For the week ended Sept. 15, the United States recorded the highest oil output under the Biden administration’s term of more than two years now, producing 12.90 million barrels. This is below the 13.10 million-barrel output in March 2020 under President Donald Trump.

President Biden has also depleted the country’s critical Strategic Petroleum Reserves (SPR).

When he took over in January 2021, the Trump administration had left the SPR at 638 million barrels. By June 2023, the Biden administration had drained it down to 347 million barrels—the lowest it’s been since 1983.

President Biden’s policies against the oil and gas industry are facing pushback although not enough to reduce the intensity of the current trajectory.

Earlier this month, the Department of the Interior said it would withdraw over 13 million acres in the National Petroleum Reserve in Alaska (NPR-A) from oil and gas leasing. In addition, seven leases covering 365,000 acres granted to the Alaska Industrial Development and Export Authority (AIDEA) in 2021 would be canceled.

Sen. Joe Manchin (D-W.Va.) slammed the move, calling it a “radical left” agenda. “I can’t explain to the American people why we would willingly become more dependent on foreign oil imports, eliminate good-paying American jobs, and drive up the cost of our electric bills and gas prices across the country,” he said in a statement.

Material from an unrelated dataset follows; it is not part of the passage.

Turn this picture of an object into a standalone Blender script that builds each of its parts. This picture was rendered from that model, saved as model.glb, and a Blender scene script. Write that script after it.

“This is yet another example of this administration caving to the radical left with no regard for clear direction from Congress or American energy security.”

“Canceling valid leases, removing acreage from future sales, and attempting to reduce production in Alaska while taking steps to allow Iran and Venezuela to produce more oil—with fewer environmental regulations—makes no sense and is frankly embarrassing.”

According to a Pew Research poll published in June, only 31 percent of Americans support the full phasing out of fossil fuel energy. While 32 percent said the United States is not currently ready for the phase-out, 35 percent stated that the country should “never” stop using fossil fuels to fulfill its energy needs.